Não há exageros na afirmação de que David Fincher é um dos melhores diretores da atualidade (clique aqui para conferir seu episódio no especial Grandes Mestres, aqui no Papo). Sua atenção às minúcias em ‘Mank’ é de uma sensibilidade comovente, ainda mais por se tratar de um projeto pessoal que seu pai, Jack Fincher, desenvolveu quando em vida e sonhava ver nas telas - inclusive é dele o crédito do roteiro. Fincher consegue fazer um moderno filme de época (ou seria um épico filme de modernidade?) que resgata a era de ouro da indústria e explana todo o seu glamour e todos os seus problemas consequentes. No que diz respeito à técnica, Fincher insere manchas pontuais no decorrer do filme como falhas nos rolos de projeção, principalmente no canto superior direito da tela. A trilha sonora recorre à época mostrada (em contramão ao barulhento e pop ‘O Grande Gatsby’, de 2013, dirigido por Baz Luhrmann) para se construir em sua ambientação irretocável, sendo limitada aos instrumentos de seu tempo na composição de um estilo bastante próprio de filmes clássicos. Por último, mas não menos importante, temos as atuações e caracterizações do elenco principal, encabeçado por Gary Oldman (que receberá no mínimo uma indicação ao Oscar na categoria de atuação, com fortes chances de levar o prêmio) e Amanda Seyfried, que aqui encarna toda a delicadeza e inocência (quase fútil) de uma Dulcinéia de Toboso da elite norte-americana entre as décadas de 20 e 40, que é o período em que ‘Mank’ se passa - recorrendo a vários flashbacks que são sinalizados em tela tal qual a leitura de um roteiro.

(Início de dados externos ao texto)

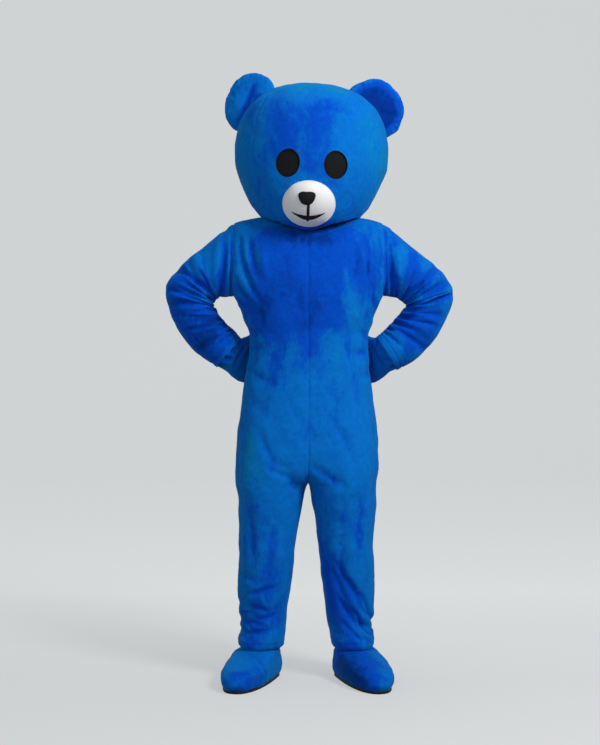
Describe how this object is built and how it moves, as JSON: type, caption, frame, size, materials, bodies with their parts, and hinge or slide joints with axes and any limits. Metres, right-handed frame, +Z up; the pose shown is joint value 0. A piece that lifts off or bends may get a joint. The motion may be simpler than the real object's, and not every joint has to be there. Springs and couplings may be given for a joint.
{
  "type": "bear mascot costume",
  "caption": "Full-body plush bear costume worn hands on hips: big hollow head with round ears, one-piece suit, mitts and plush boots",
  "frame": {"origin": "where the wearer's shoulders hold the costume up: in the middle plane, level with the shoulder tips", "axes": "+Z up, -Y the way the bear faces, +X towards the bear's own left arm, which the picture shows on the right"},
  "size_m": [0.914, 0.4511, 1.9254],
  "materials": {
    "blue_plush": "short-pile plush with a soft sheen",
    "muzzle_plush": "short pale plush",
    "black_trim": "dull black felt",
    "eye_mesh": "dull black see-through mesh",
    "sole": "matt black foam rubber",
    "zip_tape": "navy woven tape",
    "zip_metal": "satin"
  },
  "bodies": {
    "costume": {"boot_left_sole": "sole", "boot_left_upper": "blue_plush", "boot_right_sole": "sole", "boot_right_upper": "blue_plush", "ear_left_back": "blue_plush", "ear_left_front": "blue_plush", "ear_right_back": "blue_plush", "ear_right_front": "blue_plush", "eye_left": "eye_mesh", "eye_right": "eye_mesh", "glove_left": "blue_plush", "glove_right": "blue_plush", "head_back": "blue_plush", "head_face": "blue_plush", "head_side_left": "blue_plush", "head_side_right": "blue_plush", "mouth": "black_trim", "muzzle": "muzzle_plush", "nose": "black_trim", "sleeve_left": "blue_plush", "sleeve_right": "blue_plush", "suit_back_left": "blue_plush", "suit_back_right": "blue_plush", "suit_front_left": "blue_plush", "suit_front_right": "blue_plush", "zip_slider": "zip_metal", "zip_tape": "zip_tape"},
    "pull": {"zip_pull": "zip_metal"}
  },
  "joints": [
    {"name": "zip_pull_hinge", "type": "hinge", "parent": "costume", "child": "pull", "pos_m": [0, 0.13445, -0.07499], "axis": [1, 0, 0], "range_deg": [0, 150]}
  ]
}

‘Mank’ não é um filme fácil, mas isso não significa que não seja simples. O coração de Jack e David Fincher pode ser ouvido no ritmo das cenas, que são apresentadas com uma conotação pessoal de tarefa finalizada e realização de um sonho familiar. ‘Mank’ é, sobretudo, um filme de responsabilidades - que vão desde um beberrão com um prazo apertado para entregar um trabalho até a megalomaníaca indústria do cinema em seus primórdios colossais. A graça de ‘Mank’ está na simplicidade do diálogo com o público amante do cinema, que recebe agora um presente majestoso - e histórico - com o relato de uma das figuras mais complicadas de seu tempo. Seja na manipulação da perspectiva (que faz as pessoas acreditarem que King Kong tem dez metros de altura e Mary Pickford é virgem aos 40 anos, ou que faz as pessoas acreditarem que um candidato republicano é melhor do que um candidato democrata simplesmente porque um magnata decidiu que é) ou na intensidade com que a história é contada, é inegável a qualidade do décimo primeiro longa-metragem de David Fincher e a consolidação de seu nome como um completo contador de histórias. 


Vale Ver !

PS: Se o formato de tela fosse na escala 4:3 (como era na época retratada e como foi decidido filmar o vencedor do Oscar 'O Artista', lançado no Brasil em 2012), talvez o filme seria ainda melhor. Talvez, apenas. Afinal, a trama de 'Mank' não deixa de ser também um reflexo dos nossos tempos.